Both groups no longer exist, though they are an example of a zeitgeist where two ideas appear in two places at the same time.

== CYLCH Aberystwyth ==
In 1990 CYLCH was championed and created by Berwyn Rowlands, who would later create the Iris Prize Film Festival and who founded the Welsh International Film Festival in Aberystwyth in 1989. During his 15 years in Aberystwyth he was regularly asked to speak about LGBTQIA+ issues on TV and Radio. The organisation published four issues of Y Draig Binc to 1994. In 1992, when exhibiting the magazine at the annual Eisteddfod in Aberystwyth, an anti-gay protestor defaced the group's stall with excrement.
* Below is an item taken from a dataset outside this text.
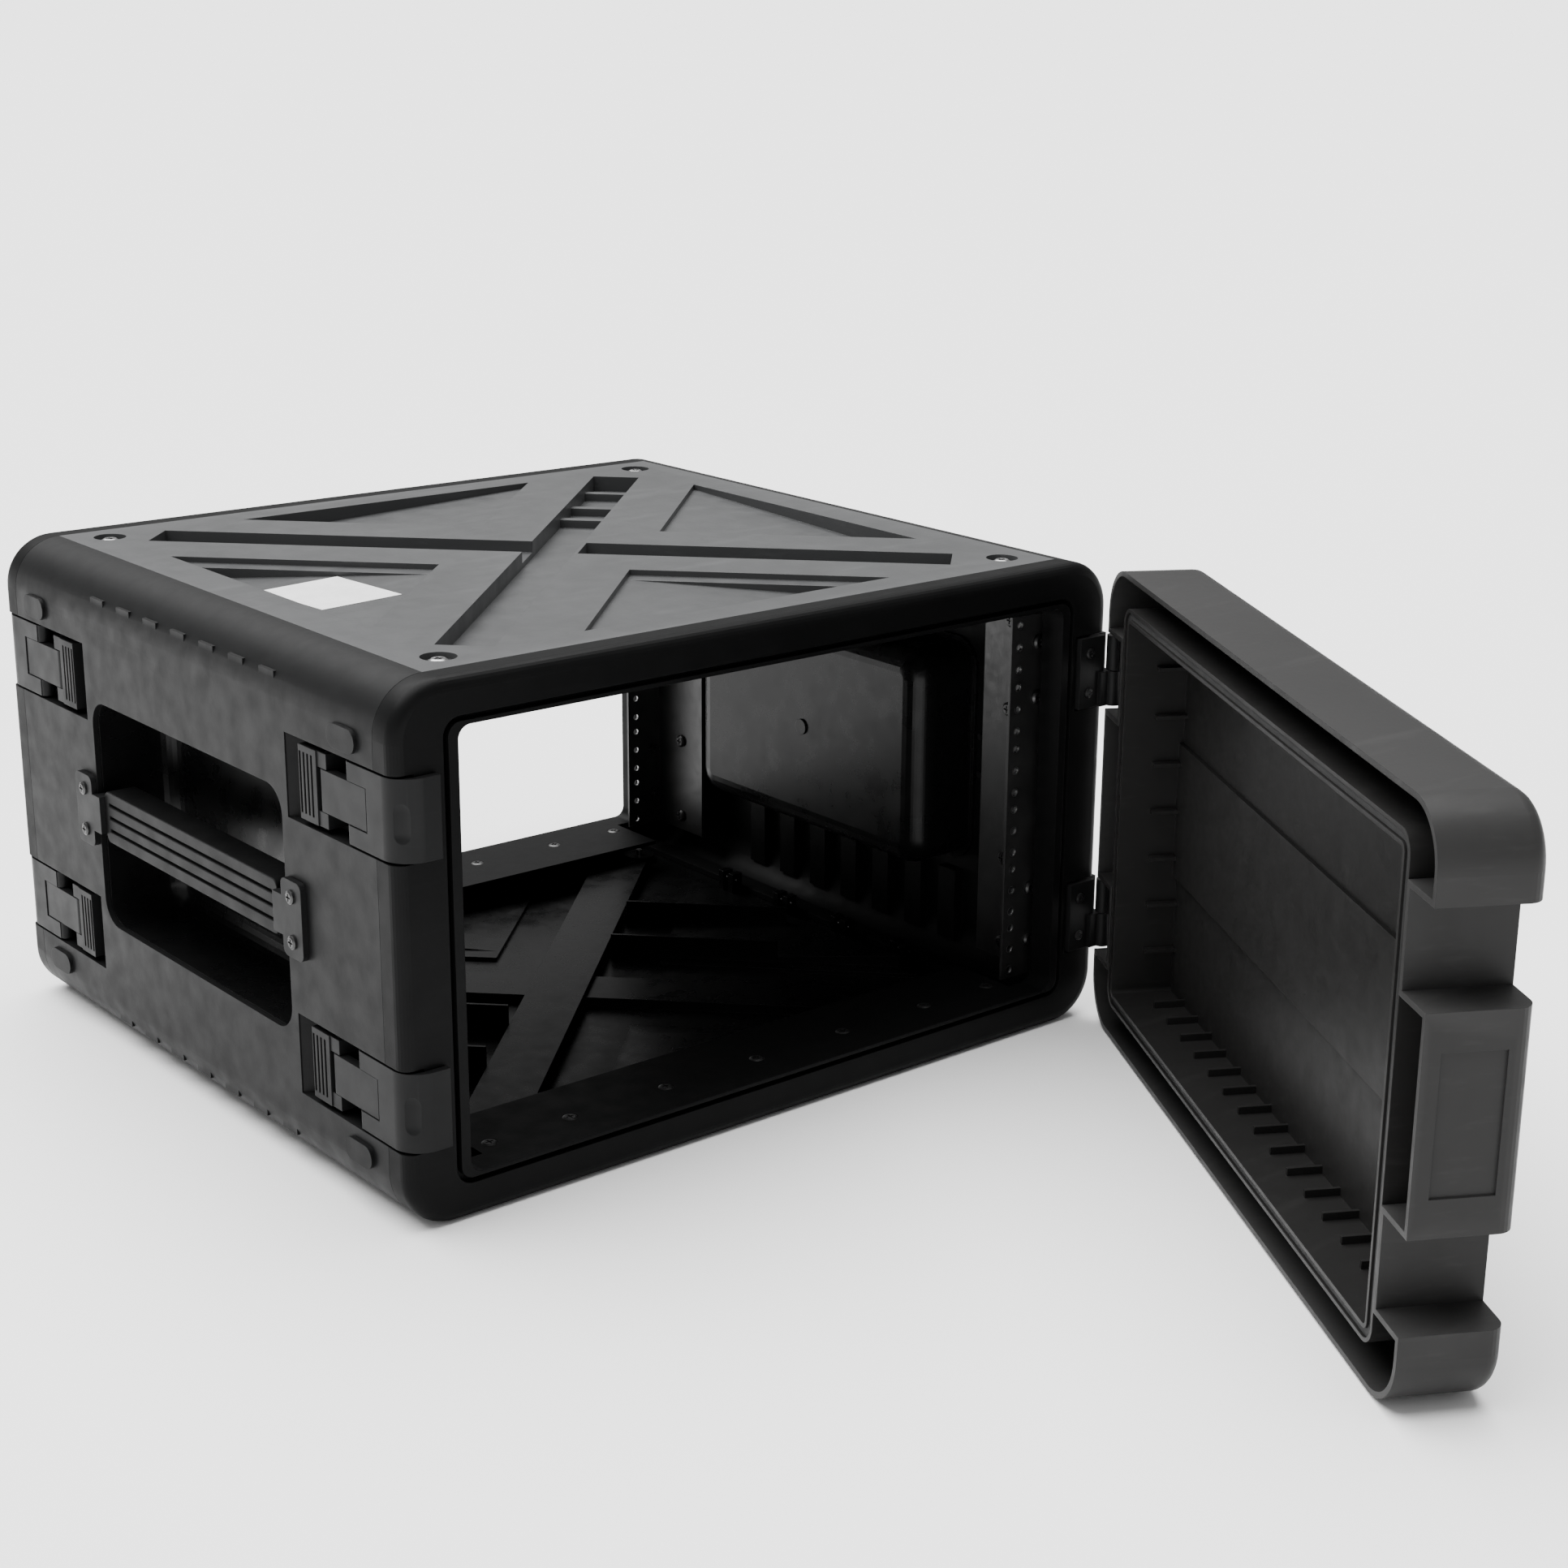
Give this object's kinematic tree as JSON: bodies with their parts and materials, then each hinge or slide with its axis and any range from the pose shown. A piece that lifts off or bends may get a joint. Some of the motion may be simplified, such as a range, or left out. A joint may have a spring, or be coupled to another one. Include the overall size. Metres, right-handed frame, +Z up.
{
  "type": "equipment rack case",
  "caption": "Moulded rack case for audio equipment, with a hinged end door, draw latches, recessed carrying handles and drilled steel rack rails.",
  "frame": {"origin": "centre of the underside, on the flat pad in the middle of the bottom panel", "axes": "+Z up, -Y out of the end with the door, +X towards the side with the door hinges"},
  "size_m": [0.6269, 1.0583, 0.336],
  "materials": {
    "shell": "satin black moulded plastic with a fine grain",
    "panel": "satin black moulded plastic, slightly lighter",
    "frame": "satin black moulded plastic",
    "interior": "smooth dark moulded plastic",
    "latch": "satin black moulded plastic",
    "grip": "soft black grip",
    "rail": "black powder-coated steel",
    "screw": "black oxide steel",
    "pin": "plain steel",
    "label": "blank white sticker",
    "door": "satin black moulded plastic",
    "tray": "smooth black moulded plastic",
    "seal": "black rubber"
  },
  "bodies": {
    "case": {"top_panel": "panel", "bottom_panel": "interior", "left_side_panel": "shell", "right_side_panel": "shell", "front_frame": "frame", "rear_frame": "frame", "front_frame_screws": "screw", "rear_frame_screws": "screw", "corner_screws": "pin", "panel_clips": "interior", "blank_label": "label", "left_handle_tub": "interior", "right_handle_tub": "interior", "left_handle_grip": "grip", "right_handle_grip": "grip", "left_handle_brackets": "latch", "right_handle_brackets": "latch", "handle_screws": "screw", "front_left_rail": "rail", "front_right_rail": "rail", "rear_left_rail": "rail", "rear_right_rail": "rail", "rail_screws": "screw", "latch_bases": "latch", "latch_base_pins": "pin", "hinge_brackets": "latch", "hinge_pins": "pin", "hinge_bracket_screws": "screw"},
    "door": {"door_shell": "door", "door_tray": "tray", "door_seal": "seal", "door_hinge_leaves": "latch", "door_leaf_screws": "screw"},
    "front_upper_link": {"front_upper_link": "latch", "front_upper_lever_pin": "pin"},
    "front_upper_lever": {"front_upper_lever": "latch"},
    "front_lower_link": {"front_lower_link": "latch", "front_lower_lever_pin": "pin"},
    "front_lower_lever": {"front_lower_lever": "latch"},
    "rear_upper_link": {"rear_upper_link": "latch", "rear_upper_lever_pin": "pin"},
    "rear_upper_lever": {"rear_upper_lever": "latch"},
    "rear_lower_link": {"rear_lower_link": "latch", "rear_lower_lever_pin": "pin"},
    "rear_lower_lever": {"rear_lower_lever": "latch"}
  },
  "joints": [
    {"name": "door_hinge", "type": "hinge", "parent": "case", "child": "door", "pos_m": [0.288, -0.264, 0.168], "axis": [0, 0, 1], "range_deg": [-60, 110]},
    {"name": "front_upper_link_hinge", "type": "hinge", "parent": "case", "child": "front_upper_link", "pos_m": [-0.2815, -0.178, 0.2575], "axis": [0, 0, -1], "range_deg": [0, 90]},
    {"name": "front_upper_lever_hinge", "type": "hinge", "parent": "front_upper_link", "child": "front_upper_lever", "pos_m": [-0.2815, -0.208, 0.2575], "axis": [0, 0, -1], "range_deg": [0, 85]},
    {"name": "front_lower_link_hinge", "type": "hinge", "parent": "case", "child": "front_lower_link", "pos_m": [-0.2815, -0.178, 0.0785], "axis": [0, 0, -1], "range_deg": [0, 90]},
    {"name": "front_lower_lever_hinge", "type": "hinge", "parent": "front_lower_link", "child": "front_lower_lever", "pos_m": [-0.2815, -0.208, 0.0785], "axis": [0, 0, -1], "range_deg": [0, 85]},
    {"name": "rear_upper_link_hinge", "type": "hinge", "parent": "case", "child": "rear_upper_link", "pos_m": [-0.2815, 0.178, 0.2575], "axis": [0, 0, 1], "range_deg": [0, 90]},
    {"name": "rear_upper_lever_hinge", "type": "hinge", "parent": "rear_upper_link", "child": "rear_upper_lever", "pos_m": [-0.2815, 0.208, 0.2575], "axis": [0, 0, 1], "range_deg": [0, 85]},
    {"name": "rear_lower_link_hinge", "type": "hinge", "parent": "case", "child": "rear_lower_link", "pos_m": [-0.2815, 0.178, 0.0785], "axis": [0, 0, 1], "range_deg": [0, 90]},
    {"name": "rear_lower_lever_hinge", "type": "hinge", "parent": "rear_lower_link", "child": "rear_lower_lever", "pos_m": [-0.2815, 0.208, 0.0785], "axis": [0, 0, 1], "range_deg": [0, 85]}
  ]
}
The group created two protest banners for demonstrations organised in 1991 and 1992 against Section 28 in Aberystwyth and for their stall at the National Eisteddfod of Wales. The banner created for the demonstration in 1991 reads "28... 25? Mae'ch cymylau'n hala cryd arnom" (28... 25? Your clauses make us sick). (Note: Section 28 was at times known by other numbers, including 25. It was also referred to as Clause 28, 25 etc.) The banner created for the National Eisteddfod reads "Rhaid newid popeth medd hoywon a lesbiaid" (Everything must change say gays and lesbians). Both banners are now preserved at St Fagans National Museum of History near Cardiff.

In 1998 John Davies, a former member of staff in the department of Welsh History at Aberystwyth University 1973–1990 and warden of the Welsh-speaking Pantycelyn Hall student accommodation 1974–1992, penned a response to the scandal involving Ron Davies in the Welsh journal Barn (Opinion). Ron Davies had been mugged at knifepoint on Clapham Common, which was a well-known gay meeting place. John Davies wrote a response to homophobic media coverage of the scandal, titled "Arwr Gwlad a Thref" (Town and Country Hero) expressing his dismay at the public response to the scandal thus far. He also expressed sadness that someone from Y Draig Binc had described Pantycelyn Hall, where he had previously served as a warden, as a "cadarnle homoffobia" (stronghold of homophobia) and described the magazine as "diddorol ond byrhoedlog" (interesting but short-lived).